All this is happening in one of the wealthiest boroughs of the country. Many feel our drastically reduced social housing stock has become in the words of one resident a ‘dumping ground of the most vulnerable in our society’. It comes so low down on our list of priorities, that the people who live in it, including many of the most vulnerable, feel abandoned. If a society can be judged on how it treats it poorest and most defenceless people, we are not doing well. The people we met repeatedly feel fobbed off, uncared for, and that the very people who are responsible for their housing don’t seem to care enough to pick up the phone or arrange repairs.
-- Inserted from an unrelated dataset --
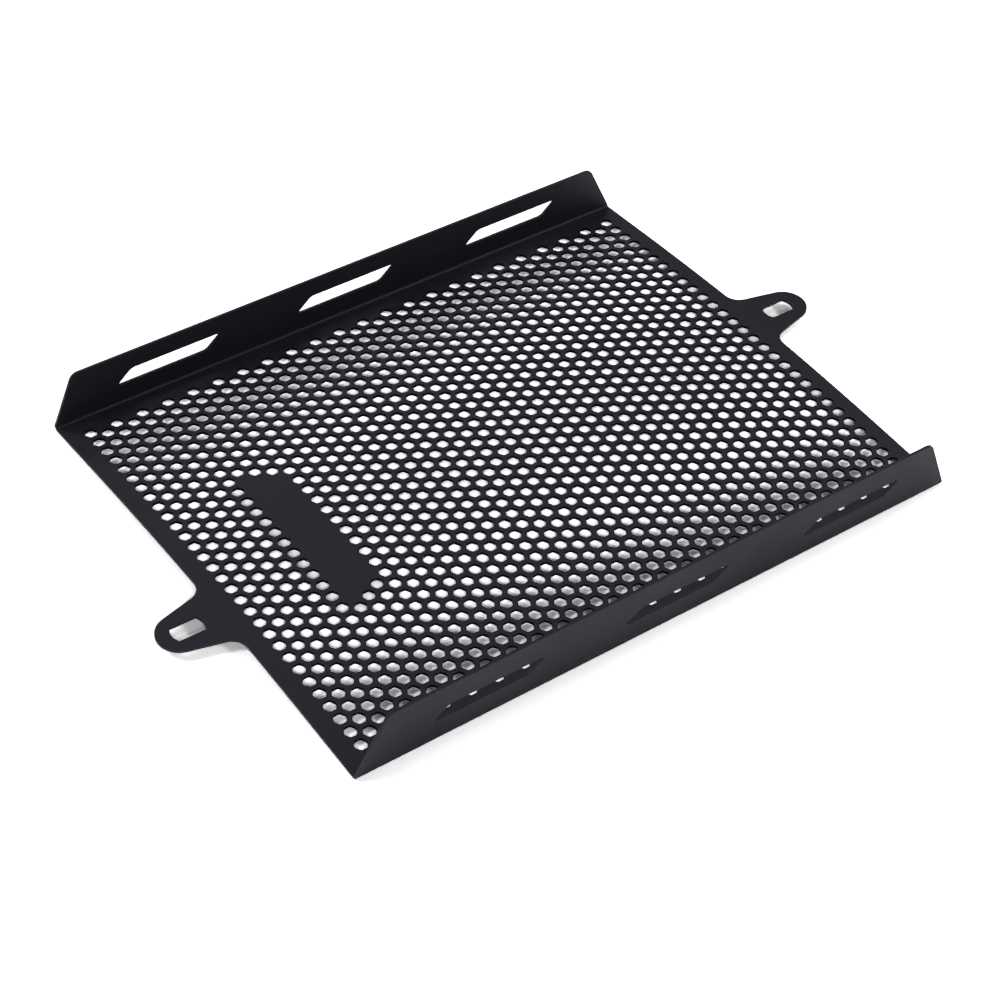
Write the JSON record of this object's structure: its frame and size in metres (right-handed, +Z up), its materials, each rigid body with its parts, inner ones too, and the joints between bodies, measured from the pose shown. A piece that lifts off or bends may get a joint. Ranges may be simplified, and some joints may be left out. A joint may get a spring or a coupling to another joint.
{
  "type": "motorcycle radiator guard",
  "caption": "Perforated sheet guard for a motorcycle radiator: crowned plate with hexagonal holes, slotted upturned flanges front and back, and a slotted fixing tab at each end.",
  "frame": {"origin": "middle of the guard's outline seen from above, on the surface that its two folds lie on", "axes": "+X along the folds, +Y from the front flange to the back one, +Z up through the crowned plate, the way the flanges stand"},
  "size_m": [0.3404, 0.2314, 0.0297],
  "materials": {
    "coated_sheet": "satin black powder coat"
  },
  "bodies": {
    "root": {"guard": "coated_sheet"}
  },
  "joints": []
}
Which brings us back to Grenfell United. The kinds of change GU have been campaigning for – stronger regulation and a change of culture around health & safety standards (including the removal of unsafe cladding) and a proper tenant voice – should not be hard to establish. The financial crash led to tighter regulation of financial institutions so that if a bank mis-sells there are clear penalties. If a school is not run properly there is an inspection system to label it as ‘needs improvement’. Yet tenants with landlords who fail to maintain their property, rendering it unsafe, have no effective remedy, other than repeated attempts to get landlords to listen. And that didn’t stop Grenfell happening.

Two years on since Grenfell, nothing much has changed. There are even stories of Council officials saying that Grenfell is in the past, and it’s time to move on. It’s not hard to imagine how that feels to those who lost loved ones in the Tower, especially when they feel nothing has been learnt. If we continue to neglect social housing in this way, there is no guarantee Grenfell won’t happen again somewhere else, sometime soon. If it does, we will have no excuses left.

The Bishop of Kensington, Dr Graham Tomlin

 

A shorter version of this article appeared in the London Evening Standard on Friday 25th October.